Give back the exact lines spanning from the line with "Model this object" to the line with "# The origin", with both of those lines included and no others.

## Start Dataset content

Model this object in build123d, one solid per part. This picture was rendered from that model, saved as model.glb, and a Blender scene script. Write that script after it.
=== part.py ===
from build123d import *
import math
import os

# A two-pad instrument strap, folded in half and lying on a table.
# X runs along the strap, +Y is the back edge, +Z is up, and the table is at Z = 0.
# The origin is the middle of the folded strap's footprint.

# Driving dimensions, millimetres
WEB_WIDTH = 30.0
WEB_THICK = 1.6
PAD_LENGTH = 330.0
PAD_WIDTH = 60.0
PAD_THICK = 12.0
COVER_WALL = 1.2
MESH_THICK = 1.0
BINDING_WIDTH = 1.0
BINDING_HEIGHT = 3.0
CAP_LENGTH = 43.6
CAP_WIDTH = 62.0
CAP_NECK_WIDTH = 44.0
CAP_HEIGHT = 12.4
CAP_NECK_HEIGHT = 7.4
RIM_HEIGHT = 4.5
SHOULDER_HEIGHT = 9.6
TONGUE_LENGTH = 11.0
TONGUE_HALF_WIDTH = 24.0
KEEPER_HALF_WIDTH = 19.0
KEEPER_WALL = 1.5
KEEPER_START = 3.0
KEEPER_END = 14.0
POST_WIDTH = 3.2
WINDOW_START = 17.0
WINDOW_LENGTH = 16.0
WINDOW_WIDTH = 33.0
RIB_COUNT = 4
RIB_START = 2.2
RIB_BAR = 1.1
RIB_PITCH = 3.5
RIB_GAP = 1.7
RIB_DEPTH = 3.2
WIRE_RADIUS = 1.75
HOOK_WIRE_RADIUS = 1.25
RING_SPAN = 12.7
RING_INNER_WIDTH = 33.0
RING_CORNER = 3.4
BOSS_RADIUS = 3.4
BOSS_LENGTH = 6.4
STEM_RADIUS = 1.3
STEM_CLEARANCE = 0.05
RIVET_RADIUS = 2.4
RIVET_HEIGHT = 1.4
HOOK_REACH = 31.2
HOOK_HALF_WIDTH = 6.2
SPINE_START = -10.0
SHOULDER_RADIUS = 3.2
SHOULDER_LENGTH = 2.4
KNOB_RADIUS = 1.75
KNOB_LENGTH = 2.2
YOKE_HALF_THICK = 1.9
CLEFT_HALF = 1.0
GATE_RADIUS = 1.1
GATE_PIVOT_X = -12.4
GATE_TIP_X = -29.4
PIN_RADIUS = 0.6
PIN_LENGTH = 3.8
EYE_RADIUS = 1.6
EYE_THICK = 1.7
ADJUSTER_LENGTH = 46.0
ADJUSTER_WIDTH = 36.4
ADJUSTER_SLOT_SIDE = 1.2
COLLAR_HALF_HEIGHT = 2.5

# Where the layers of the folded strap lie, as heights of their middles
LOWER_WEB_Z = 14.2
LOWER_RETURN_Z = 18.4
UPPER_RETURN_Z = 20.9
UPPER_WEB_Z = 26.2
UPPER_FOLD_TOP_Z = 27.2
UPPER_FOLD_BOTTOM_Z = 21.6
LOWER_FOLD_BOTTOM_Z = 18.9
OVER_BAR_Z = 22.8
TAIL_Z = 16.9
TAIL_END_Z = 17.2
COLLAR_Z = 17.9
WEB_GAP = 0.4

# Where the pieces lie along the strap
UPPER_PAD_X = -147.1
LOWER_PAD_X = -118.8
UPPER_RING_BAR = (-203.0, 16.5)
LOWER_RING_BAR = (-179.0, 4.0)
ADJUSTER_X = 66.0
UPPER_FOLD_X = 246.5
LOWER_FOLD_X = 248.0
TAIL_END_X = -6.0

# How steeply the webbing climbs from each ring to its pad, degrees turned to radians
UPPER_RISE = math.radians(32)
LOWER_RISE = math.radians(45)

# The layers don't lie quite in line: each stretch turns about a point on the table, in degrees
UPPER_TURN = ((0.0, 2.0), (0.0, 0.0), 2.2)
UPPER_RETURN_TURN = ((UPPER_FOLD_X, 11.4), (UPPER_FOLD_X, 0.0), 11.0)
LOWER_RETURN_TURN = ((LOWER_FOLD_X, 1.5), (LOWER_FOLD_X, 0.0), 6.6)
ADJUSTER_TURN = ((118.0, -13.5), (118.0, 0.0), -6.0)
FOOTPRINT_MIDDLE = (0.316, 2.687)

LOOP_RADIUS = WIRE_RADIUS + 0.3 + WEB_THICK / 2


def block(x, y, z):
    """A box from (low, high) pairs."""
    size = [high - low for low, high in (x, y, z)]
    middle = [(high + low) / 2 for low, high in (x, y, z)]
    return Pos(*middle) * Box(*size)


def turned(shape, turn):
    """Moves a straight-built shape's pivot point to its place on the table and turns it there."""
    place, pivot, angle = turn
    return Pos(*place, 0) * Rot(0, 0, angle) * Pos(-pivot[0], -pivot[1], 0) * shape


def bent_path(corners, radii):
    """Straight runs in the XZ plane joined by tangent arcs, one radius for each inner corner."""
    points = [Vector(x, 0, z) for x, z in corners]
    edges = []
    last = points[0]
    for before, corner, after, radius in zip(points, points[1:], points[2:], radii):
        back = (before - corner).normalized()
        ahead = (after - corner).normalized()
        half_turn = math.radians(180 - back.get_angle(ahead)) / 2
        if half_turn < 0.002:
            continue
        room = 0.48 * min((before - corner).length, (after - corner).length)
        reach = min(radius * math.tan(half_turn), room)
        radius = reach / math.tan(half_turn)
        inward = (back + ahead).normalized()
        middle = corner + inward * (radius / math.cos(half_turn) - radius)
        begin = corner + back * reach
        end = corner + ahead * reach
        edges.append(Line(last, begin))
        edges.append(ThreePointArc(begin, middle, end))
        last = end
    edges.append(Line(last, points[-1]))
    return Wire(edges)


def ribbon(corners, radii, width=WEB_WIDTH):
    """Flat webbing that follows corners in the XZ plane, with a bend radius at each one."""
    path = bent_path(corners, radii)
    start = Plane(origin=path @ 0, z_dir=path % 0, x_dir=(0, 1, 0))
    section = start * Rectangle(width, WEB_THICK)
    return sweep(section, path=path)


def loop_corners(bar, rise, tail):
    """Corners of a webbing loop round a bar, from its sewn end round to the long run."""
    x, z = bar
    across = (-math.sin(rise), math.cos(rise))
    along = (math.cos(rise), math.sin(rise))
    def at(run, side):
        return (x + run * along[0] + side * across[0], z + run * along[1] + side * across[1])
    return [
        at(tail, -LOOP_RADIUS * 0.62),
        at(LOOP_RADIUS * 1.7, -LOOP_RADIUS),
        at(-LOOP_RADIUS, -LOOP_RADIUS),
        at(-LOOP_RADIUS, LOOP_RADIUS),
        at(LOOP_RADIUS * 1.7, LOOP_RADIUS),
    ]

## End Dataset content
## Start Dataset content

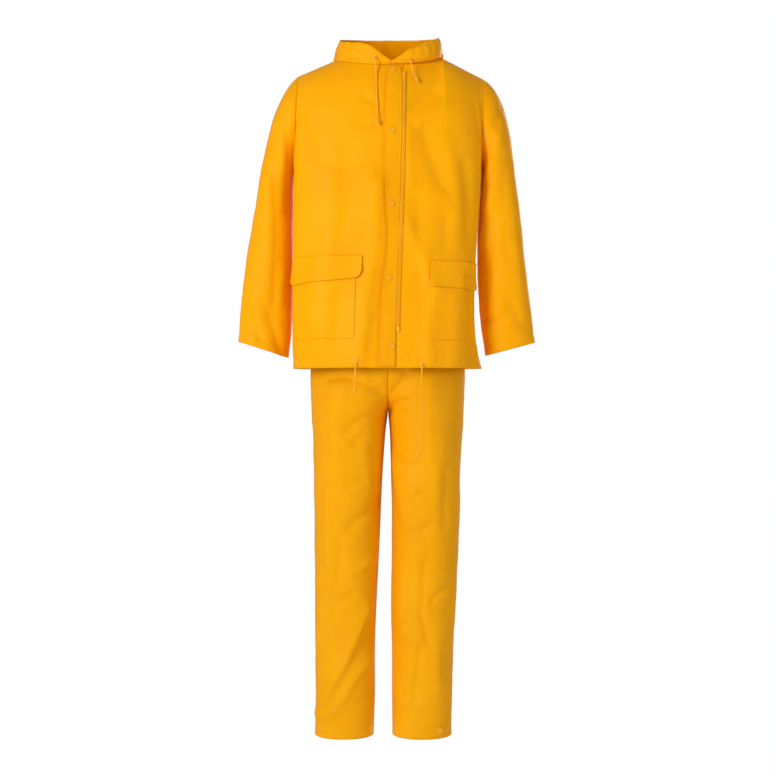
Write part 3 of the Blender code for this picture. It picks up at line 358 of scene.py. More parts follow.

## End Dataset content

*Finished answer*.
Model this object in build123d, one solid per part. This picture was rendered from that model, saved as model.glb, and a Blender scene script. Write that script after it.
=== part.py ===
from build123d import *
import math
import os

# A two-pad instrument strap, folded in half and lying on a table.
# X runs along the strap, +Y is the back edge, +Z is up, and the table is at Z = 0.
# The origin is the middle of the folded strap's footprint.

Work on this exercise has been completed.